Fluxes in Heterotic and Type II String Compactifications

TL;DR

The paper investigates how turning on gauge and RR fluxes in heterotic on $K3\times \mathbb{T}^2$ and Type II on $K3$-fibraded Calabi–Yau spaces affects the established ${\cal N}=2$ duality. By mapping flux data through six-dimensional duality and comparing four-dimensional Green-Schwarz couplings, flux-induced superpotentials, and FI terms, it identifies a subset of fluxes with ${\mathbb P}^1_b$-support on the base that preserve the duality, while fluxes lacking this support resist simple dual interpretation. The work clarifies which flux configurations maintain dual descriptions and which lead to novel phenomena such as chirality, anomalies, and tachyonic instabilities, highlighting the roles of GS terms and the moduli-dependent superpotentials in determining vacuum structure.

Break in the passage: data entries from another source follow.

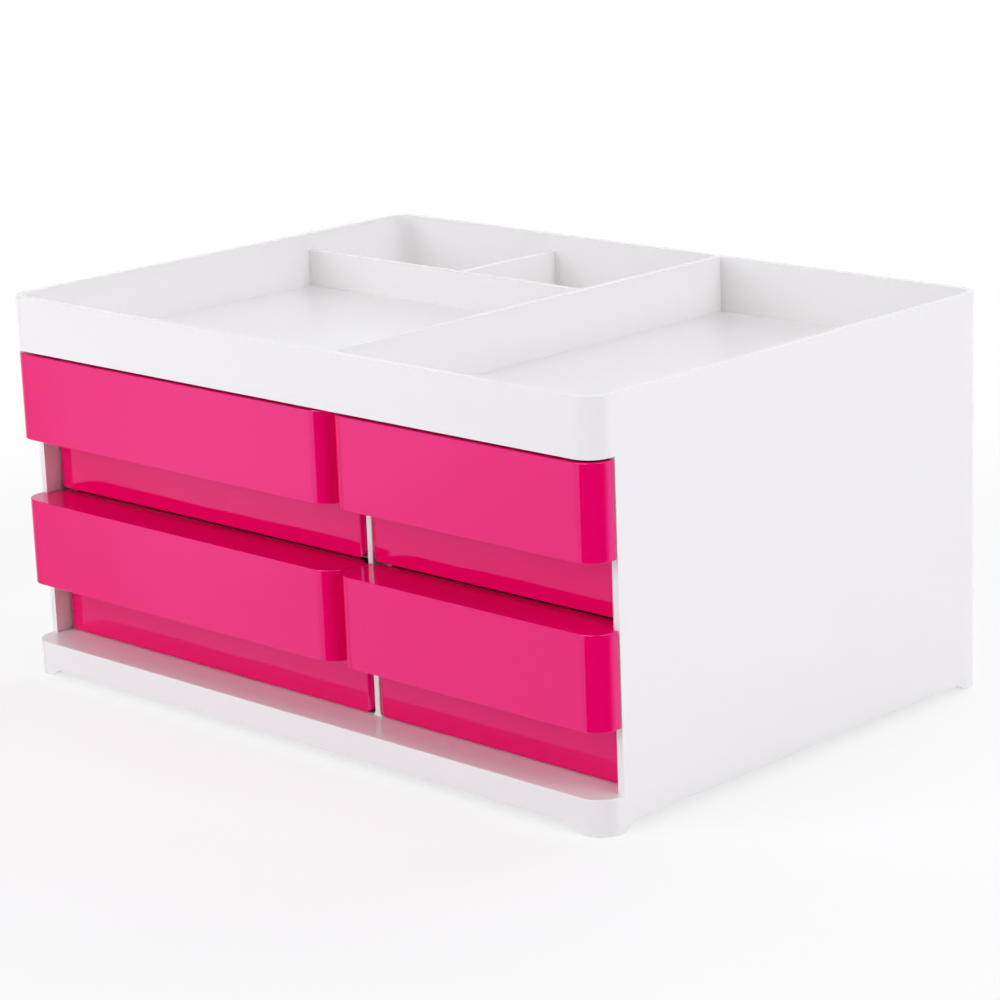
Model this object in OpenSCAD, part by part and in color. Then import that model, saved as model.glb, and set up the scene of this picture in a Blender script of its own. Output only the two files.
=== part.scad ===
// Desktop mini drawers: a white cabinet with an open tray on top and four pull-out drawers.
// X is the width, the front faces -Y, Z is up. The origin is under the middle, on the desk.

/* [Cabinet] */
// Width of the cabinet from side to side
cabinet_w = 256; // [230:1:320]
// Depth of the cabinet from front to back
cabinet_d = 180; // [160:1:230]
// Thickness of the cabinet walls
wall_t = 2.3; // [1.8:0.1:3]
// Radius of the cabinet's upright corners
corner_r = 7.7; // [5:0.1:9]
// Distance from the cabinet's front to the front edges of its side walls
side_setback = 9; // [7:0.5:11]
// Height of the ledge under the drawers, above the foot line
ledge_h = 8.7; // [8:0.05:16]
// Thickness of the cabinet floor
floor_t = 2; // [1.5:0.1:3]
// Width of the ledges that carry the shelves and the tray floor
support_w = 3; // [2:0.1:4]
// Thickness of those ledges
support_t = 1.8; // [1.2:0.1:2.2]

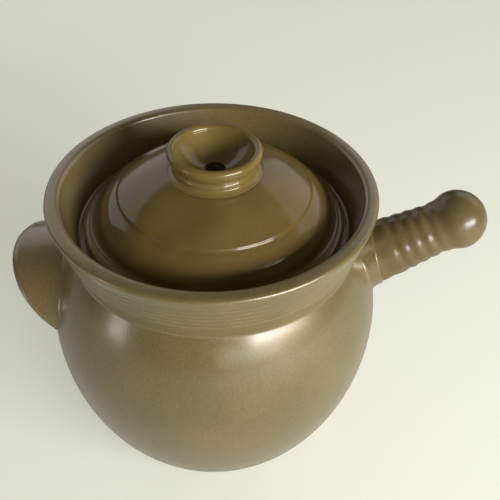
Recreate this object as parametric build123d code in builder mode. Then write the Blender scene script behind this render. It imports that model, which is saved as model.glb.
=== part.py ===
from build123d import *
from math import cos, radians, sin, sqrt, tan
import os

os.makedirs("parts", exist_ok=True)

# Lidded stoneware casserole with one long ribbed handle and one small ear.
# All sizes are in millimetres. The pot's axis is Z, its foot stands on Z = 0,
# the long handle points along +X and the ear along -X.

# Thrown body, outside: each level is a rise above the one under it
foot_radius = 70.0
foot_ring_width = 11.0
foot_recess_depth = 1.6
foot_recess_slope = 2.0
heel_height = 22.0
belly_radius = 119.0
belly_height = 116.0
belly_curve_radius = 178.0
neck_inset = 20.8
neck_rise = 67.4
neck_fillet = 3.0

# Grooved collar band and lip
band_flare_width = 12.2
band_height = 41.5
lip_width = 10.1
lip_outer_fillet = 2.6
lip_inner_fillet = 3.2
groove_count = 5
groove_first_drop = 10.6
groove_last_rise = 12.5
groove_width = 2.6
groove_depth = 0.6

# Body, inside: gallery that carries the lid, then the hollow. The lid is thrown to the same wall
wall_thickness = 8.5
floor_thickness = 9.5
mouth_depth = 30.9
mouth_taper_width = 6.7
gallery_width = 9.6
gallery_fillet = 3.0
throat_length = 10.0
throat_chamfer = 1.6
inner_heel_rise = 4.0
inner_floor_inset = 8.0

# Lid
lid_side_gap = 4.8
lid_seat_gap = 0.3
lid_flange_thickness = 6.7
lid_flange_width = 6.0
lid_flange_crown = 0.9
lid_edge_fillet = 2.6
lid_foot_chamfer = 0.8
lid_groove_width = 2.4
lid_groove_depth = 0.6
lid_band_rise = 20.0
lid_band_bulge = 3.4
lid_step_radius = 64.0
lid_step_drop = 1.8
lid_step_lean = 0.4
lid_step_chamfer = 0.8
lid_dome_rise = 13.2
lid_dome_bulge = 1.6
lid_spigot_clearance = 2.5
lid_spigot_depth = 7.0
lid_spigot_width = 6.5
lid_spigot_chamfer = 1.5

# Knob, thrown hollow like a small funnel
knob_base_radius = 31.0
knob_bead_foot_radius = 27.3
knob_bead_foot_rise = 2.4
knob_bead_bulge = 0.9
knob_groove_radius = 26.3
knob_groove_rise = 6.9
knob_lip_radius = 30.6
knob_lip_rise = 14.9
knob_lip_width = 5.8
knob_funnel_depth = 13.0
knob_funnel_bulge = 2.6
vent_radius = 6.5

# Long handle: its axis starts on the pot's axis, below the belly's widest level, and rises outwards
handle_aim_drop = 18.5
handle_tilt = 30.8
collar_root_depth = 23.5
collar_length = 8.0
collar_face_lean = 13.0
collar_radius = 23.0
collar_flare_width = 11.0
collar_flare_hollow = 2.6
collar_edge_chamfer = 1.0
grip_root_inset = 1.1
grip_waist_length = 6.0
grip_waist_depth = 0.7
rib_start_length = 18.1
rib_start_depth = 1.85
rib_extra_depth = 0.82
rib_pitch = 8.65
rib_count = 4
rib_height = 1.5
bulb_neck_length = 9.0
bulb_neck_radius = 19.2
bulb_shoulder_length = 8.5
bulb_radius = 21.2

# Ear: an awning of clay over the fingers, arched round the shoulder and cut back towards its feet
ear_root_depth = 32.1
ear_spring_rise = 20.7
ear_half_width = 54.0
ear_arch_rise = 42.0
ear_leg_drop = 30.0
ear_length = 75.0
ear_draft = 7.0
ear_wall = 12.5
ear_foot_depth = 5.6
ear_cut_angle = 44.0
ear_edge_fillet = 4.0
half_turn = 180.0


def arc_radius_at(start_radius, curve_radius, drop):
    """Radius reached by an arc that leaves the vertical at start_radius."""
    return start_radius - curve_radius + sqrt(curve_radius**2 - drop**2)


def bowed_arc(start, end, bow):
    """Arc between two points that stands off its chord by bow, to the left of the way it runs."""
    run = Vector(*end) - Vector(*start)
    middle = (Vector(*start) + Vector(*end)) / 2
    left = Vector(-run.Y, run.X).normalized()
    return ThreePointArc(start, middle + left * bow, end)


def round_corner(section, corner, radius):
    """Round the corner of a section that lies nearest to a point."""
    fillet(section.vertices().sort_by_distance(corner)[0], radius)


def bevel_corner(section, corner, length):
    """Bevel the corner of a section that lies nearest to a point."""
    chamfer(section.vertices().sort_by_distance(corner)[0], length)


# Solid outer form of the body: foot, belly, shoulder, grooved band and lip
band_foot_radius = belly_radius - neck_inset
band_foot_height = belly_height + neck_rise
rim_radius = band_foot_radius + band_flare_width
rim_height = band_foot_height + band_height
heel_radius = arc_radius_at(belly_radius, belly_curve_radius, belly_height - heel_height)
ring_inner_radius = foot_radius - foot_ring_width
recess_radius = ring_inner_radius - foot_recess_slope
lip_inner_radius = rim_radius - lip_width
band_flare = band_flare_width / band_height
groove_pitch = (band_height - groove_first_drop - groove_last_rise) / (groove_count - 1)


def band_point(drop, depth=0):
    """Point on the band at a drop below the rim, sunk into it by depth."""
    return (rim_radius - drop * band_flare - depth, rim_height - drop)


groove_points = []
for index in range(groove_count):
    middle_drop = groove_first_drop + index * groove_pitch
    groove_points.append(band_point(middle_drop - groove_width / 2))
    groove_points.append(band_point(middle_drop, groove_depth))
    groove_points.append(band_point(middle_drop + groove_width / 2))

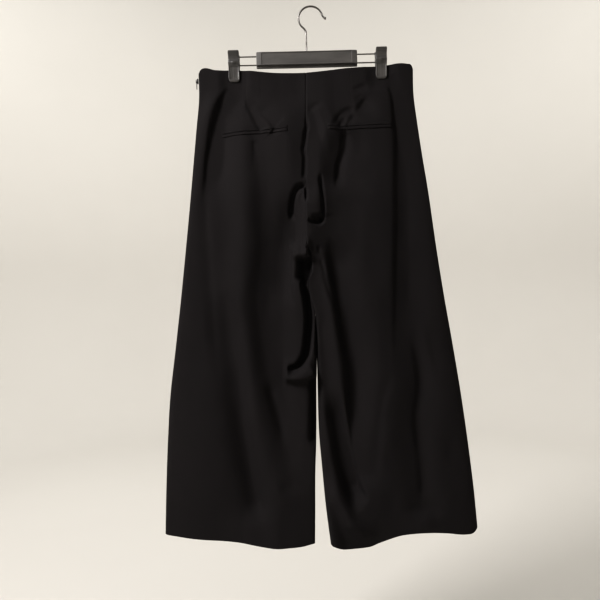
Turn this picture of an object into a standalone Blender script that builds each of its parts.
"""Culottes hanging from a clip hanger: wide legs, no waistband, jetted back pockets.

Frame: the origin is the inner crown of the hanger's hook. +Z is up, +X is to the
right as the culottes' back is seen, and that back faces -Y. "Left" and "right" are
the viewer's, and the wearer's too, because the back is what is seen. Metres.
"""

import math
from collections import namedtuple

import bmesh
import bpy
import numpy as np
from mathutils import Vector
from mathutils.bvhtree import BVHTree

MM = 0.001

# ---------------------------------------------------------------- driving dimensions
# Every size below is in millimetres until it goes into a mesh.

CLOTH = 1.2              # thickness of the suiting cloth
GAP = 0.3                # clearance between neighbouring pieces
HALF_GAP = GAP / 2

CROTCH_Z = -459.0        # where the four leg seams meet
CROTCH_TURN_Z = -370.0   # the centre seams start to curve under here
ROUNDNESS = 2.6          # superellipse power of the garment's flattened sections

# Side seams: height, then the left and the right seam's place.
Side = namedtuple("Side", "z left right")
SIDE_SEAMS = (
    Side(-120, -210, 187),
    Side(-166, -210, 187),
    Side(-222, -216, 193),
    Side(-277, -222, 200),
    Side(-350, -230, 210),
    Side(-443, -241, 221),
    Side(-535, -252, 233),
    Side(-628, -264, 247),
    Side(-720, -276, 260),
    Side(-812, -283, 271),
    Side(-905, -288, 280),
    Side(-980, -291, 285),
)

# Inner edges: the centre seam down to the crotch, then each leg's inseam.
Inner = namedtuple("Inner", "z left right")
INNER_EDGES = (
    Inner(-115, -11, -11),
    Inner(-280, -17, -17),
    Inner(-390, -22, -22),
    Inner(CROTCH_Z, -24, -24),
    Inner(-523, -12.5, -7.5),
    Inner(-600, -7.5, -3),
    Inner(-690, -5.5, -1.5),
    Inner(-785, -9, -3),
    Inner(-856, -14, 1.5),
    Inner(-930, -17, 7),
    Inner(-992, -20, 14),
)

# The waist edge sags between the clips; the hem hangs lower where the cloth bellies.
Edge = namedtuple("Edge", "x z")
WAIST_EDGE = (
    Edge(-210, -121),
    Edge(-206, -113),
    Edge(-198, -109.5),
    Edge(-178, -114),
    Edge(-143, -114.5),
    Edge(-72, -122),
    Edge(-11, -123.5),
    Edge(52, -118.5),
    Edge(128, -113),
    Edge(176, -110.5),
    Edge(184, -113.5),
    Edge(187, -121),
)
HEM_EDGE = (
    Edge(-291, -965),
    Edge(-272, -966),
    Edge(-243, -969),
    Edge(-184, -972),
    Edge(-154, -974.5),
    Edge(-110, -979.5),
    Edge(-66, -981),
    Edge(-20, -986),
    Edge(14, -986),
    Edge(60, -981),
    Edge(110, -975),
    Edge(160, -969),
    Edge(225, -968),
    Edge(260, -974),
    Edge(276, -974),
    Edge(285, -967),
)

# How far each layer bellies away from the side seams' plane.
Depth = namedtuple("Depth", "z back front")
DEPTHS = (
    Depth(-112, 6, 6),
    Depth(-160, 9, 8),
    Depth(-230, 16, 10),
    Depth(-330, 22, 13),
    Depth(-460, 25, 15),
    Depth(-640, 25, 17),
    Depth(-990, 25, 19),
)

# Folds: a path of (x, z) points down the cloth, the groove's half width, and its
# depth into the garment. A ridge, which stands out of the cloth, has a minus depth.
Fold = namedtuple("Fold", "name path width depth")
BACK_FOLDS = (
    Fold("drag from the left clip", ((-160, -128), (-190, -224), (-203, -313), (-214, -380)), 12, 9),
    Fold("groove under the right clip", ((147, -128), (152, -250), (147, -360), (140, -590)), 12, 10),
    Fold("valley beside that groove", ((158, -300), (164, -620), (171, -760), (166, -1000)), 26, 9),
    Fold("long ridge of the left leg", ((-150, -280), (-150, -510), (-114, -818), (-84, -960)), 26, -8),
    Fold("valley outside that ridge", ((-176, -500), (-156, -728), (-118, -955)), 20, 9),
    Fold("inner valley of the right leg", ((27, -444), (39, -570), (53, -690), (51, -800)), 17, 13),
    Fold("inner ridge of the right leg", ((4, -536), (24, -640), (40, -760)), 15, -7),
    Fold("bellied hem of the right leg", ((58, -880), (64, -1050)), 46, -18),
    Fold("bellied hem of the left leg", ((-78, -860), (-76, -1050)), 52, -9),
    Fold("hollow left of the crotch", ((-44, -350), (-56, -455), (-56, -520)), 15, 8),
)
FRONT_FOLDS = (
    Fold("ridge under the left clip", ((-140, -190), (-150, -420), (-176, -700), (-186, -1050)), 32, -8),
    Fold("valley of the left leg", ((-92, -420), (-104, -640), (-122, -1000)), 26, 8),
    Fold("inner ridge of the left leg", ((-40, -620), (-56, -1050)), 30, -9),
    Fold("ridge under the right clip", ((126, -190), (134, -420), (158, -700), (172, -1050)), 34, -8),
    Fold("valley of the right leg", ((74, -420), (84, -640), (104, -1000)), 28, 9),
    Fold("inner ridge of the right leg", ((26, -620), (44, -1050)), 28, -8),
)
FOLD_END = 70.0          # a fold fades out over this height at each end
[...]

Overall, it sharpens the understanding of flux compactifications in the context of heterotic/type II duality and points to directions for extending dual descriptions beyond the ${\mathbb P}^1_b$-supported sector.

Abstract

In this paper we consider heterotic compactifications on K3 x T2 as well as type II compactifications on K3-fibred Calabi-Yau spaces with certain fluxes for the gauge and RR field strengths F and H turned on. By providing an identification of corresponding fluxes we show that the well-known N=2 heterotic/type II string-string duality still holds for a subset of all possible fluxes, namely those which arise from six-dimensional gauge fields with internal magnetic flux on the common two-sphere P1, which is the base space of the type II K3-fibration. On the other hand, F- and H-fluxes without P1-support, such as heterotic F-fluxes on the torus T2 or type II H-fluxes on cycles of the K3-fibre cannot be matched in any simple way, which is a challenge for heterotic/type II string-string duality. Our analysis is based on the comparison of terms in the effective low-energy heterotic and type II actions which are induced by the fluxes, such as the Green-Schwarz couplings related to flux-induced U(1) anomalies, the effective superpotential and the Fayet-Iliopoulos scalar potential.